Newcastle Upon Tyne

Newcastle University Dental School

Project Details

Client

Newcastle University

Location

Newcastle Upon Tyne

Sector

Healthcare

Scope of Works

  • £5.5m Project value
  • £2.5m construction value
  • £1.0m MEP value
  • 1,000m2 of GIA
  • Two stage tender
  • BIM Level 2
  • Full MEP designer duties from RIBA 2 to RIBA 6
  • CENE 2025 Award Nominee for Integration and Collaborative Working

The dental school entrance with Newcastle University branding on Level 7 of the Dental Hospital
Rows of dental training bays in the new Newcastle University simulation suite, with MEP designed by CAD21
A seminar room with bench seating and display screen, one of the varied spaces the ventilation had to serve
An individual clinical teaching room with dental chair, services and task lighting
Students working at the dental simulation bays, the finished training suite in use on Level 7

Project Overview

MEP design for a new dental training school on a live acute hospital floor

Newcastle University needed a modern dental training school on the top floor of its 1974 Dental Hospital on the Royal Victoria Infirmary site. The building is a working acute hospital run by Newcastle upon Tyne Hospitals, served by central MEP shared across the site, so remodelling one floor meant designing into services the rest of the building relied on, and to both the University’s and the NHS Trust’s standards at once.
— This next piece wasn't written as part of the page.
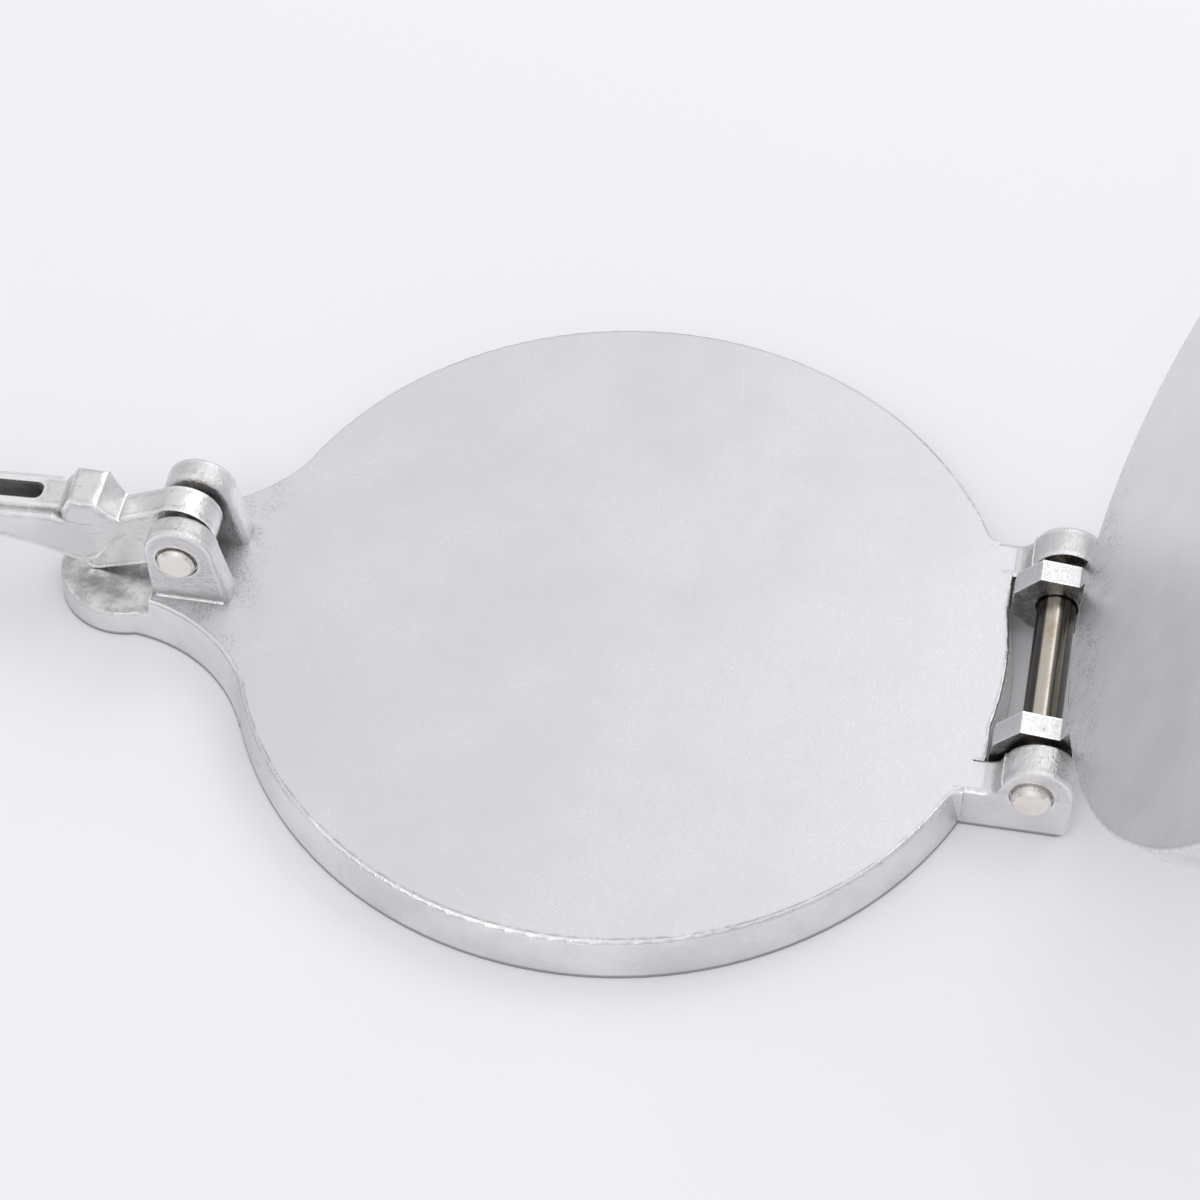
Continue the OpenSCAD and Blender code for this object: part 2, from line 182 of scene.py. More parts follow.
# each pattern's scale as a part of the grain's: a small part gives a large pattern
part_of_grain = {"lumps": 0.27, "patches": 0.02, "pits": 0.22, "flecks": 0.85}
scales = {}
for number, (label, part) in enumerate(part_of_grain.items()):
    row = 460 - 320 * number
    scales[label] = maths(cast_skin, "MULTIPLY", (-760, row), given["Grain Scale"], part)
here = given["Place"]
grain = noise_in(cast_skin, (-600, 300), here, given["Grain Scale"], 3.0, 0.6)
lumps = noise_in(cast_skin, (-600, 460), here, scales["lumps"], 2.0, 0.5)
patches = noise_in(cast_skin, (-600, 60), here, scales["patches"], 4.0, 0.6)
pit_edge, pit_chance = cells_in(cast_skin, -160, here, scales["pits"])
pit_dots = spread(cast_skin, (-200, -160), pit_edge, 0.04, 0.20, 0.7, 0.0)
pit_rare = spread(cast_skin, (-200, -340), pit_chance["Red"], 0.90, 0.93)
pits = maths(cast_skin, "MULTIPLY", (0, -200), pit_dots, pit_rare)
fleck_edge, fleck_chance = cells_in(cast_skin, -560, here, scales["flecks"])
fleck_dots = spread(cast_skin, (-200, -560), fleck_edge, 0.16, 0.34, 1.0, 0.0)
fleck_share = given["Fleck Share"]
fleck_rare = maths(cast_skin, "LESS_THAN", (-200, -740), fleck_chance["Green"], fleck_share)
fleck_crowd = noise_in(cast_skin, (-600, -860), here, scales["patches"], 3.0, 0.6)
fleck_where = spread(cast_skin, (-200, -900), fleck_crowd, 0.43, 0.60)
fleck_marks = maths(cast_skin, "MULTIPLY", (0, -600), fleck_dots, fleck_rare)
flecks = maths(cast_skin, "MULTIPLY", (160, -700), fleck_marks, fleck_where)
swell = maths(cast_skin, "MULTIPLY", (200, 60), lumps, given["Lumps"])
raised = maths(cast_skin, "ADD", (360, 160), grain, swell)
height = maths(cast_skin, "SUBTRACT", (540, 100), raised, pits)
fill(leave, Height=height, Patches=patches, Flecks=flecks)
print("cast skin group:", len(cast_skin.nodes), "nodes")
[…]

CAD21 joined the GSS Architecture-led team as MEP designer for RIBA Stages 2 to 6, covering 1,000m² and a complete new mechanical and electrical installation. The floor stayed live throughout, with Level 6 occupied directly below, so the design had to keep everything running while the new school took shape above.

The spaces each asked for something different: laboratories needing correct pressure regimes for fume cupboards, seminar rooms for large groups, and digital simulation suites with high heat gains. Variable air volume dampers let the floor’s air modulate with the whole-building system, so ventilation to every other floor was untouched and the tie-in needed only out-of-hours commissioning. Investigating the existing risers and ductwork meant much of the primary service could be cleaned, tested and reused, saving cost and programme while cutting waste.

The facility was delivered with the hospital running around it throughout, and the project was a CENE 2025 nominee for Integration and Collaborative Working.